Split in rebel ranks
From the rebel perspective, therefore, the truce agreement splits opposition ranks, could lead to the decimation of a powerful ally by Syrian, US, and Russian air power, and, in turn, could leave the more moderate factions vulnerable to future offensives by the Syrian Army and its allies.
“What guarantees does the armed opposition have that would make it believe that the risks it is being asked to take will result in something other than its own destruction?” asks Hof of the Atlantic Council.
For its part, Jabhat Fateh ash-Sham may not simply wait for its allies to depart and then be bombed from the air. It could take matters into its own hands by launching its own offensive against the Syrian Army in a bid to collapse the cease-fire and ensure that its rebel comrades remain by their side.
Apart from the some limited military support for Syrian rebel groups, the US government has sought to avoid being sucked into the Syria conflict. But if the cease-fire falters and begins to come apart, Washington has little leverage over so many players and competing interests to bring the deal back on track, thus perpetuating a conflict that has killed more than 300,000 people and torn the country apart.
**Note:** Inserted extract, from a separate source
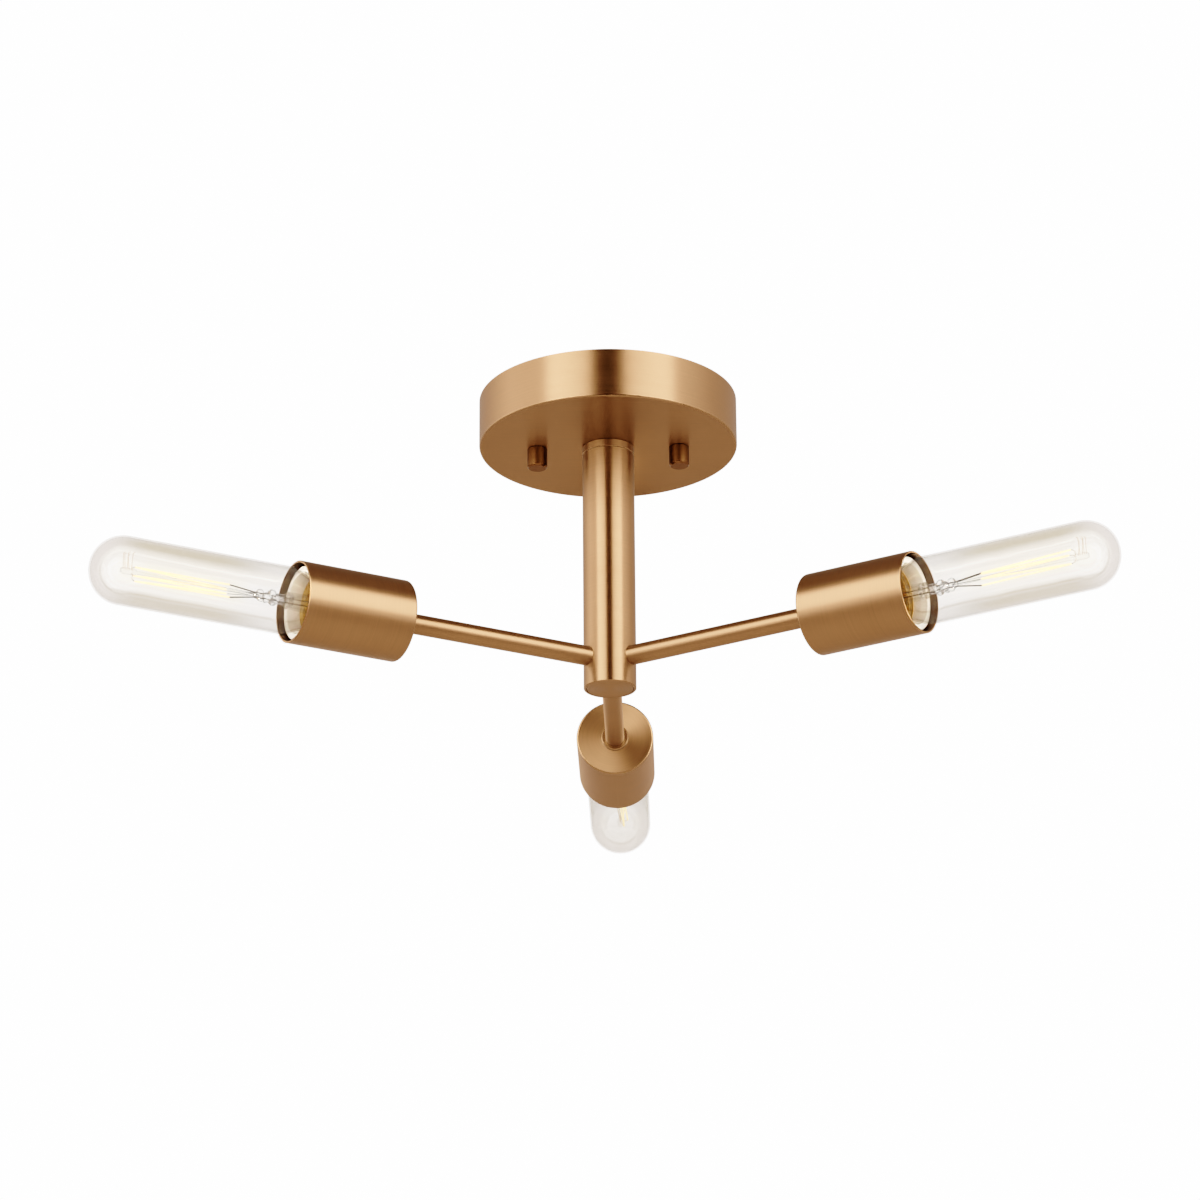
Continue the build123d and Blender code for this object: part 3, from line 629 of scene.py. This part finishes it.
softbox("key_left", -33, 18, 2.2, 1.55, 1.90, 1.22)
softbox("key_right", 38.2, 18.5, 2.2, 1.74, 1.90, 1.18)


def lamp_glow(arm, energy=0.0075):
    """The lit filament's light on its own socket: a small warm panel inside the lamp that faces the mouth of the cup."""
    a = Vector(AXIS[arm])
    light = bpy.data.lights.new(f"lamp_glow_{arm}", "AREA")
    light.shape = "DISK"
    light.size = 0.012
    light.energy = energy
    light.spread = math.radians(76)
    light.color = (1.0, 0.90, 0.74)
    o = bpy.data.objects.new(f"lamp_glow_{arm}", light)
    bpy.context.scene.collection.objects.link(o)
    o.location = Vector(ARM_O) + a * 0.199
    o.rotation_mode = "QUATERNION"
    o.rotation_quaternion = (-a).to_track_quat("-Z", "Y")
    o.visible_camera = False


for arm in ARMS:
    lamp_glow(arm)


def flag():
    """A black studio flag behind the camera, so that the middle of polished round parts stays dark."""
    nx, nz = 12, 24
    verts = [(-0.6 + 1.2 * i / nx, 0.0, -0.95 + 2.75 * k / nz) for k in range(nz + 1) for i in range(nx + 1)]
    faces = [(k * (nx + 1) + i, k * (nx + 1) + i + 1, (k + 1) * (nx + 1) + i + 1, (k + 1) * (nx + 1) + i) for k in range(nz) for i in range(nx)]
    me = bpy.data.meshes.new("studio_flag")
    me.from_pydata(verts, [], faces)
    o = bpy.data.objects.new("studio_flag", me)
    bpy.context.scene.collection.objects.link(o)
    o.location = (0, -2.75, 0)
    m, t, b, co = material("black_cloth", (0.02, 0.02, 0.02))
    t.put(b.inputs["Base Color"], tone(t, (0.02, 0.02, 0.02), t.noise(co, 300.0, 2.0, 0.5), 0.7, 1.0))
    b.inputs["Roughness"].default_value = 0.9
    me.materials.append(m)
    o.visible_camera = False
    o.visible_transmission = False
    o.visible_shadow = False


flag()

scene = bpy.context.scene
world = bpy.data.worlds.new("studio")
scene.world = world
world.use_nodes = True
t = Tree(world.node_tree)
out = t.node("ShaderNodeOutputWorld")
bg = t.node("ShaderNodeBackground")
t.t.links.new(bg.outputs[0], out.inputs["Surface"])
d = t.node("ShaderNodeTexCoord").outputs["Generated"]
x, y, z = t.xyz(d)
# pale studio walls by the compass: 0 is behind the camera, positive to its right
turn = t.math("ADD", t.math("DIVIDE", t.math("ARCTAN2", x, t.math("MULTIPLY", y, -1.0)), 2 * math.pi), 0.5)
WALLS = [(-180, 0.43), (-134, 0.50), (-108, 0.76), (-97, 0.94), (-70, 0.97), (-50, 0.88), (-20, 0.5), (-10, 0.15),
         (10, 0.11), (20, 0.42), (45, 0.80), (64, 0.91), (75, 0.84), (87, 0.71), (108, 0.50), (134, 0.44), (180, 0.43)]
ramp = t.node("ShaderNodeValToRGB")
ramp.color_ramp.interpolation = "LINEAR"
els = ramp.color_ramp.elements
els[0].position, els[1].position = 0.0, 1.0
els[0].color = (WALLS[0][1],) * 3 + (1.0,)
els[1].color = (WALLS[-1][1],) * 3 + (1.0,)
for az, v in WALLS[1:-1]:
    e = els.new(az / 360.0 + 0.5)
    e.color = (v, v, v, 1.0)
t.put(ramp.inputs[0], turn)
side = t.node("ShaderNodeRGBToBW")
t.put(side.inputs[0], ramp.outputs[0])
level = side.outputs[0]
level = t.mixf(t.ramp(z, 0.5, 0.8, smooth=True), level, 0.22)
rays = t.node("ShaderNodeLightPath")
seen = t.math("MAXIMUM", rays.outputs["Is Camera Ray"], rays.outputs["Is Transmission Ray"])
t.put(bg.inputs["Color"], (1.0, 1.0, 1.0))
t.put(bg.inputs["Strength"], t.mixf(seen, level, 1.4))

# ---------------------------------------------------------------- camera
cam = bpy.data.cameras.new("photo_camera")
cam_ob = bpy.data.objects.new("photo_camera", cam)
scene.collection.objects.link(cam_ob)
scene.camera = cam_ob
cam.sensor_fit = "HORIZONTAL"
cam.sensor_width = 36.0
cam.lens = 125.50
cam.clip_start, cam.clip_end = 0.05, 60.0
right = Vector((0.9996654, 0.0249346, -0.0068826)).normalized()
up = Vector((0.0154625, -0.3627245, 0.9317681))
up = (up - right * up.dot(right)).normalized()
back = right.cross(up)
m = Matrix((right, up, back)).transposed().to_4x4()
m.translation = Vector((0.037609, -1.894573, -0.843029))
cam_ob.matrix_world = m

# ---------------------------------------------------------------- picture response: a gentle photographic S-curve
scene.cycles.transparent_max_bounces = 32
view = scene.view_settings
view.view_transform = "Standard"
view.look = "None"
view.use_curve_mapping = True
cm = view.curve_mapping
cm.use_clip = False
cm.extend = "EXTRAPOLATED"
curve = cm.curves[3]
POINTS = [(0.0, 0.0), (0.0456, 0.003), (0.056, 0.0057), (0.0726, 0.0125), (0.0877, 0.0225), (0.1167, 0.048), (0.1557, 0.10),
          (0.1981, 0.16), (0.2645, 0.25), (0.3491, 0.36), (0.4808, 0.50), (0.6499, 0.65), (1.0, 0.84), (1.3823, 1.0)]
curve.points[0].location = POINTS[0]
curve.points[-1].location = POINTS[-1]
for p in POINTS[1:-1]:
    curve.points.new(*p)
cm.update()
“Has John Kerry been empowered to tell Sergey Lavrov that the US will use military means – far short of invasion and occupation – to exact a painful price of the Assad regime if attacks on nationalist rebels and civilian population centers continue or resume? I doubt it,” says Hof. “And without a real ‘Plan B’ ready for execution, it is not clear how and why the Assad regime, Russia, or Iran would fear the consequences of double-crossing Washington.”